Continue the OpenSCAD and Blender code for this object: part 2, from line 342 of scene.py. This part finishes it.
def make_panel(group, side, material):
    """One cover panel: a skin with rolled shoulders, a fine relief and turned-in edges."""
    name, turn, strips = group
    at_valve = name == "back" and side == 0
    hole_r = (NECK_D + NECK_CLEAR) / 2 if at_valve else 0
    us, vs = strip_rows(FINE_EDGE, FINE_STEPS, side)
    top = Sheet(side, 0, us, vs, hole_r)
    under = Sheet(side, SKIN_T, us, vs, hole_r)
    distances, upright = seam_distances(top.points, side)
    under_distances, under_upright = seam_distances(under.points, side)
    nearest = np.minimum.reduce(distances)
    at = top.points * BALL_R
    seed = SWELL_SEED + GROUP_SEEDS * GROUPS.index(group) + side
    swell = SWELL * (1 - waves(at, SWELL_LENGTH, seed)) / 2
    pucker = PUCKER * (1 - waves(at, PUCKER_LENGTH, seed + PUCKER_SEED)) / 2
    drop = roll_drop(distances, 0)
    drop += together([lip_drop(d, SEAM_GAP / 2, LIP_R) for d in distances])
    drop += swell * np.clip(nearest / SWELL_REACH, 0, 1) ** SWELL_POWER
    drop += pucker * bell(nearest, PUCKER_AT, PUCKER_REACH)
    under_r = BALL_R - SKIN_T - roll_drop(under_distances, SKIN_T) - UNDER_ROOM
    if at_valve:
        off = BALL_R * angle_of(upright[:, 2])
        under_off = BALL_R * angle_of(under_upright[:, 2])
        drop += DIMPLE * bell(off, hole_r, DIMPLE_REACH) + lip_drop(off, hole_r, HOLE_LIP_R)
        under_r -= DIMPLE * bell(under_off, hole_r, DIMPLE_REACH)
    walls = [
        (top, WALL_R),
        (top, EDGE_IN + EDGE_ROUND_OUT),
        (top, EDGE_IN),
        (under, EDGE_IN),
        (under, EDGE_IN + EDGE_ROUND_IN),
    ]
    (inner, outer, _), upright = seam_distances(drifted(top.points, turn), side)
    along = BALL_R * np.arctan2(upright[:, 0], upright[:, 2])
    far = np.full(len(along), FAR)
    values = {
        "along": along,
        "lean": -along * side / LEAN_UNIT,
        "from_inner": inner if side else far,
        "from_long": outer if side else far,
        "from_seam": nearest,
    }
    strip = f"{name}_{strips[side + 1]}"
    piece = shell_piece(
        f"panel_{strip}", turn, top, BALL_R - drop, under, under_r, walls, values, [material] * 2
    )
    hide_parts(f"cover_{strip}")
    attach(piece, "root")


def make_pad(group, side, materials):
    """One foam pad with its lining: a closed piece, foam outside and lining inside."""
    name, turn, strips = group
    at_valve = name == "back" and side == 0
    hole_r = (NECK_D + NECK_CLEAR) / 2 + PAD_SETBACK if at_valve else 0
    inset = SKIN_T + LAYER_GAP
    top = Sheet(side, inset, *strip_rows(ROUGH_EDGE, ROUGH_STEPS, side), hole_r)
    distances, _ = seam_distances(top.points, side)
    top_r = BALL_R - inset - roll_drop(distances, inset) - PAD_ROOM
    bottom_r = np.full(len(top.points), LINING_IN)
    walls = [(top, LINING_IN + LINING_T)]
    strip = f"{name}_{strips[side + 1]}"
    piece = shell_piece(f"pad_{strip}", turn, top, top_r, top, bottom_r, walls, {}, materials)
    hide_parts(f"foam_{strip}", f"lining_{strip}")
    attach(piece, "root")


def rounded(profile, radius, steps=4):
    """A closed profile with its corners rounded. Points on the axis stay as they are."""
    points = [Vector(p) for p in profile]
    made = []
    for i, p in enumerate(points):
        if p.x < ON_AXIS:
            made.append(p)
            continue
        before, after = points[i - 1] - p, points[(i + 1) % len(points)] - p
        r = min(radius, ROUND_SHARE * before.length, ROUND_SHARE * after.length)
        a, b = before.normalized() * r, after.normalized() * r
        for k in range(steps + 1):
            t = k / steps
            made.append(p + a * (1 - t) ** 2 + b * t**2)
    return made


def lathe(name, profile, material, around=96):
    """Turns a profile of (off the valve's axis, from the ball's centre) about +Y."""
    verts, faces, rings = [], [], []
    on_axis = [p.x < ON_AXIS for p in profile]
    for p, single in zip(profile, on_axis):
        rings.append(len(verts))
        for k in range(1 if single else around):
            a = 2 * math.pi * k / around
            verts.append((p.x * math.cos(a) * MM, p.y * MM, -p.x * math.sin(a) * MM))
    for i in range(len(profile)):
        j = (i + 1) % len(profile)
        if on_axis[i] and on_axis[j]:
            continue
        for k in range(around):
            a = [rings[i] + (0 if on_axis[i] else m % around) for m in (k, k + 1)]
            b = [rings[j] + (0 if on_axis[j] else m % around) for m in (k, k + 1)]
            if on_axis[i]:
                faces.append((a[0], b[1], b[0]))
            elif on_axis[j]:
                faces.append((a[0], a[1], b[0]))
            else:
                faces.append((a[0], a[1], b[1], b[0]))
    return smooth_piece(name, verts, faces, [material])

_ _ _

# Work to complete
Print all of the data exactly as it was given.

# Result
Continue the OpenSCAD and Blender code for this object: part 2, from line 342 of scene.py. This part finishes it.
def make_panel(group, side, material):
    """One cover panel: a skin with rolled shoulders, a fine relief and turned-in edges."""
    name, turn, strips = group
    at_valve = name == "back" and side == 0
    hole_r = (NECK_D + NECK_CLEAR) / 2 if at_valve else 0
    us, vs = strip_rows(FINE_EDGE, FINE_STEPS, side)
    top = Sheet(side, 0, us, vs, hole_r)
    under = Sheet(side, SKIN_T, us, vs, hole_r)
    distances, upright = seam_distances(top.points, side)
    under_distances, under_upright = seam_distances(under.points, side)
    nearest = np.minimum.reduce(distances)
    at = top.points * BALL_R
    seed = SWELL_SEED + GROUP_SEEDS * GROUPS.index(group) + side
    swell = SWELL * (1 - waves(at, SWELL_LENGTH, seed)) / 2
    pucker = PUCKER * (1 - waves(at, PUCKER_LENGTH, seed + PUCKER_SEED)) / 2
    drop = roll_drop(distances, 0)
    drop += together([lip_drop(d, SEAM_GAP / 2, LIP_R) for d in distances])
    drop += swell * np.clip(nearest / SWELL_REACH, 0, 1) ** SWELL_POWER
    drop += pucker * bell(nearest, PUCKER_AT, PUCKER_REACH)
    under_r = BALL_R - SKIN_T - roll_drop(under_distances, SKIN_T) - UNDER_ROOM
    if at_valve:
        off = BALL_R * angle_of(upright[:, 2])
        under_off = BALL_R * angle_of(under_upright[:, 2])
        drop += DIMPLE * bell(off, hole_r, DIMPLE_REACH) + lip_drop(off, hole_r, HOLE_LIP_R)
        under_r -= DIMPLE * bell(under_off, hole_r, DIMPLE_REACH)
    walls = [
        (top, WALL_R),
        (top, EDGE_IN + EDGE_ROUND_OUT),
        (top, EDGE_IN),
        (under, EDGE_IN),
        (under, EDGE_IN + EDGE_ROUND_IN),
    ]
    (inner, outer, _), upright = seam_distances(drifted(top.points, turn), side)
    along = BALL_R * np.arctan2(upright[:, 0], upright[:, 2])
    far = np.full(len(along), FAR)
    values = {
        "along": along,
        "lean": -along * side / LEAN_UNIT,
        "from_inner": inner if side else far,
        "from_long": outer if side else far,
        "from_seam": nearest,
    }
    strip = f"{name}_{strips[side + 1]}"
    piece = shell_piece(
        f"panel_{strip}", turn, top, BALL_R - drop, under, under_r, walls, values, [material] * 2
    )
    hide_parts(f"cover_{strip}")
    attach(piece, "root")


def make_pad(group, side, materials):
    """One foam pad with its lining: a closed piece, foam outside and lining inside."""
    name, turn, strips = group
    at_valve = name == "back" and side == 0
    hole_r = (NECK_D + NECK_CLEAR) / 2 + PAD_SETBACK if at_valve else 0
    inset = SKIN_T + LAYER_GAP
    top = Sheet(side, inset, *strip_rows(ROUGH_EDGE, ROUGH_STEPS, side), hole_r)
    distances, _ = seam_distances(top.points, side)
    top_r = BALL_R - inset - roll_drop(distances, inset) - PAD_ROOM
    bottom_r = np.full(len(top.points), LINING_IN)
    walls = [(top, LINING_IN + LINING_T)]
    strip = f"{name}_{strips[side + 1]}"
    piece = shell_piece(f"pad_{strip}", turn, top, top_r, top, bottom_r, walls, {}, materials)
    hide_parts(f"foam_{strip}", f"lining_{strip}")
    attach(piece, "root")


def rounded(profile, radius, steps=4):
    """A closed profile with its corners rounded. Points on the axis stay as they are."""
    points = [Vector(p) for p in profile]
    made = []
    for i, p in enumerate(points):
        if p.x < ON_AXIS:
            made.append(p)
            continue
        before, after = points[i - 1] - p, points[(i + 1) % len(points)] - p
        r = min(radius, ROUND_SHARE * before.length, ROUND_SHARE * after.length)
        a, b = before.normalized() * r, after.normalized() * r
        for k in range(steps + 1):
            t = k / steps
            made.append(p + a * (1 - t) ** 2 + b * t**2)
    return made


def lathe(name, profile, material, around=96):
    """Turns a profile of (off the valve's axis, from the ball's centre) about +Y."""
    verts, faces, rings = [], [], []
    on_axis = [p.x < ON_AXIS for p in profile]
    for p, single in zip(profile, on_axis):
        rings.append(len(verts))
        for k in range(1 if single else around):
            a = 2 * math.pi * k / around
            verts.append((p.x * math.cos(a) * MM, p.y * MM, -p.x * math.sin(a) * MM))
    for i in range(len(profile)):
        j = (i + 1) % len(profile)
        if on_axis[i] and on_axis[j]:
            continue
        for k in range(around):
            a = [rings[i] + (0 if on_axis[i] else m % around) for m in (k, k + 1)]
            b = [rings[j] + (0 if on_axis[j] else m % around) for m in (k, k + 1)]
            if on_axis[i]:
                faces.append((a[0], b[1], b[0]))
            elif on_axis[j]:
                faces.append((a[0], a[1], b[0]))
            else:
                faces.append((a[0], a[1], b[1], b[0]))
    return smooth_piece(name, verts, faces, [material])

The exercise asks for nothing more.